I had a post prepared and ready to go this morning but then I read this over at Alpha Game and my schedule immediately changed. This one hit me hard. Not in an emotional way, nothing silly like that. It hit me in a way that I knew exactly where this kid was at as I had been there before at almost the exact age.
A heartbroken mother has penned an emotional post after no one turned up to her little boy’s ninth birthday party.
That is a quote from Vox’s link to the Daily Mail. There are also photos of this kid standing by his birthday balloons with a painful smile for the camera. Vox then had this to say:
Furthermore, note the way that the mother appears to be overbearing. She certainly doesn’t hesitate to ensure that his humiliation will last forever on the internet, all so she can vent her personal outrage …
If you see a boy with a face like that, encourage his parents to get him into contact sports and physical challenges to raise his testosterone levels and his social status ASAFP.
I know exactly what the woman in this story is like. She is a replica of my own mother. When I was ten I was bullied a lot at school. I didn’t know how to fight back because my father had never taught me. It went on for a long time but eventually it got too much for me and I made the terrible mistake of divulging what was happening to my parents.
The next day my mother marched me into the school, one of the top private boys schools in the city, and she went to town on the teachers, the principles, and the instigators of the bullying. She was like a whirlwind. It went on for the entire morning and the school faculty was in complete panic. Through it all I sat with the dreadful knowledge that this was not going to end well.
The next day I ate lunch by myself in the playground. And every lunch after that for the next two years until I eventually enrolled myself in the local government high school without my parents’ knowledge. I was twelve when I did that. I knew that the situation was unrecoverable and that I needed a fresh start.
All the while my mother boasted to anyone and everyone how she had gone into that school and given them what for. She dismissed any protestation that I made as to the effect of her actions on me. It was simply irrelevant as far as she was concerned. She had been the all conquering hero and I was an ungrateful little snot for not appreciating all that she had done for me. Thank God there was no internet in those days.
Then when I was thirteen my father discovered the sport of whitewater kayaking and introduced me to it. Hard physical activity combined with danger. But above all kayaking is a one man show. It’s you against the river. There is nowhere to hide. I became good at it. Every weekend we’d go kayaking with a bunch of other families. Often we’d camp overnight. There were adults as well as young people my own age. I learned how to interact in a grown up world. I learned what was acceptable behavior and what was not. I began to learn what it was to be a man.

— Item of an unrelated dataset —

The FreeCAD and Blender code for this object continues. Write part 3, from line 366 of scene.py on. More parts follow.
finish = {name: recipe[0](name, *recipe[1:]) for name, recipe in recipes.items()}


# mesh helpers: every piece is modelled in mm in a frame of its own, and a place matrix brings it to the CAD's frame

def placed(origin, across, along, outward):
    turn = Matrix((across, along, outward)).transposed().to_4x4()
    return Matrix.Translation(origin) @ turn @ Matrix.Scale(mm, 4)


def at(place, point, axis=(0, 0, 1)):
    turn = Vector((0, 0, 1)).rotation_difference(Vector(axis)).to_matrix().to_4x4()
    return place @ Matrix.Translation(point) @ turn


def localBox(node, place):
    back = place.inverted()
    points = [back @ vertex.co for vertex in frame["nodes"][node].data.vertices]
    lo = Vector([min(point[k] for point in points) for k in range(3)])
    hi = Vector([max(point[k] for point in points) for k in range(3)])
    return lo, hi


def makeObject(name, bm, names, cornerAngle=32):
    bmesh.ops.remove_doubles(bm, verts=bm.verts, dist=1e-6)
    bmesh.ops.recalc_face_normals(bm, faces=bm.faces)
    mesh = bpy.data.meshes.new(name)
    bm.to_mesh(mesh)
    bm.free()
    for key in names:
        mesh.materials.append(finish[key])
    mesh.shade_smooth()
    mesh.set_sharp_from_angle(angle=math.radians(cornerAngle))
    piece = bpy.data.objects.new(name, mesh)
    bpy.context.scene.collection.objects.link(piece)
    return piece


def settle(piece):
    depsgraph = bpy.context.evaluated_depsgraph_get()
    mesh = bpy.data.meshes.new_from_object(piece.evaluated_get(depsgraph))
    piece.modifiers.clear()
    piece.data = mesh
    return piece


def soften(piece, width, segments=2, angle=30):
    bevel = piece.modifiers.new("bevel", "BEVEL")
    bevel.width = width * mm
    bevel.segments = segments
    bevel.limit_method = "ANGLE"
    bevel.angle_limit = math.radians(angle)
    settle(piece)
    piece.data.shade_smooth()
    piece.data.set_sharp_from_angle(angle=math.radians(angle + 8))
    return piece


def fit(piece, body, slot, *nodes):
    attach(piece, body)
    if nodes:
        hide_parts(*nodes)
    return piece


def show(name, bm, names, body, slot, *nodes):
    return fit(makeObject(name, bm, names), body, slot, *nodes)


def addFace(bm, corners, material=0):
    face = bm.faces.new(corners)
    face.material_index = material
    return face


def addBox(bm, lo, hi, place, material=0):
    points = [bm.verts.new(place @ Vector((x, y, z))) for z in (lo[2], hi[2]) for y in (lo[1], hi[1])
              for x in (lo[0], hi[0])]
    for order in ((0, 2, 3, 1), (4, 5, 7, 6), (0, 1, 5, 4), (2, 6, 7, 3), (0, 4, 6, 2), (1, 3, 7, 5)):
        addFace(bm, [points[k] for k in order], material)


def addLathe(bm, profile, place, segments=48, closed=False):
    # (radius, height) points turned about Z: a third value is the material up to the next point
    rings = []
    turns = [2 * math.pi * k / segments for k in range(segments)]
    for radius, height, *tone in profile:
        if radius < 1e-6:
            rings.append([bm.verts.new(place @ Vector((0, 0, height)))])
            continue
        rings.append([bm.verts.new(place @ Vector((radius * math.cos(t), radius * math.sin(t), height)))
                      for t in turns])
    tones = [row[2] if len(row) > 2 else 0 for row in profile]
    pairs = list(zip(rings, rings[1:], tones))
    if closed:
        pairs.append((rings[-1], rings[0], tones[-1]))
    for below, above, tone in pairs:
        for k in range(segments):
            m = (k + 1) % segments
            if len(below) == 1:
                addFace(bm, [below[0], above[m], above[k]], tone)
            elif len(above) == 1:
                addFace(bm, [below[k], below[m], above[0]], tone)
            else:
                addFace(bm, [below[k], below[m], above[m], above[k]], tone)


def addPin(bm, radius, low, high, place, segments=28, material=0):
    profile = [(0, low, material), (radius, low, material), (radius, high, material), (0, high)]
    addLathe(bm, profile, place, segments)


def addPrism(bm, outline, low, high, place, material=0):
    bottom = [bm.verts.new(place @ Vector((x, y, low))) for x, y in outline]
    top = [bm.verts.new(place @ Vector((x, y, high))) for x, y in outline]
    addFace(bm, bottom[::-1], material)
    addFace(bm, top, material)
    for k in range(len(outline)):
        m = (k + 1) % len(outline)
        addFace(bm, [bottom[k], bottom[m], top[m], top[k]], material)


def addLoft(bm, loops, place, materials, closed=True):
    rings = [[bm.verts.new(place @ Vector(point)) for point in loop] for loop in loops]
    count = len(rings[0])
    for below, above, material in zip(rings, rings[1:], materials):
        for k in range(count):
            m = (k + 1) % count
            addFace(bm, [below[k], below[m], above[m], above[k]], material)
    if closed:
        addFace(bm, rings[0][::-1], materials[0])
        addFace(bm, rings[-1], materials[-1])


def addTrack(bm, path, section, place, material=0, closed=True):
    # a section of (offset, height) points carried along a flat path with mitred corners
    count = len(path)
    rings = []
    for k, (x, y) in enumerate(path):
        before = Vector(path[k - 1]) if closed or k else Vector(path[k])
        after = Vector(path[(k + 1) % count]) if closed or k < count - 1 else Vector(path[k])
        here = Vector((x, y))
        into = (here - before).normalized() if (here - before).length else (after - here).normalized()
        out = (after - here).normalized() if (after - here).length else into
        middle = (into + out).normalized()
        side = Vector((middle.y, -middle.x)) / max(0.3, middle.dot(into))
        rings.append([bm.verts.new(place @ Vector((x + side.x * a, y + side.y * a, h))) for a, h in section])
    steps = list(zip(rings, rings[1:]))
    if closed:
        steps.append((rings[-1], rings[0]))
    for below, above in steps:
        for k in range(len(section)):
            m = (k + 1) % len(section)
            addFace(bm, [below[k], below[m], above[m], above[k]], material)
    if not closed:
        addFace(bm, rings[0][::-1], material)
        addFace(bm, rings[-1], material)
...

Most of all I was saved from becoming an SJW. But the saving took two directions. The physical activity saved me but there was something else as well. My mother’s behavior was so awful that even I at a very young age could recognize it, and her continual insistence that she had done nothing wrong only opened my eyes further to an awful truth:
My parents could be wrong.
This set me on a path of questioning everything. By my mid teens I was a confirmed contrarian. I tortured my teachers at school by continually questioning the validity of their social engineering masquerading as teaching. I recognized the danger of group think and it was this that caused me to forgo university while all my peers were following the dutiful trail that our teachers and parents had told us we had to do if we were going to make it in this world.
So there is hope for this kid. But he has to want it. He has to succumb to the painful reality of opening his eyes. And he needs to get out there and get good at something physical. Like kayaking.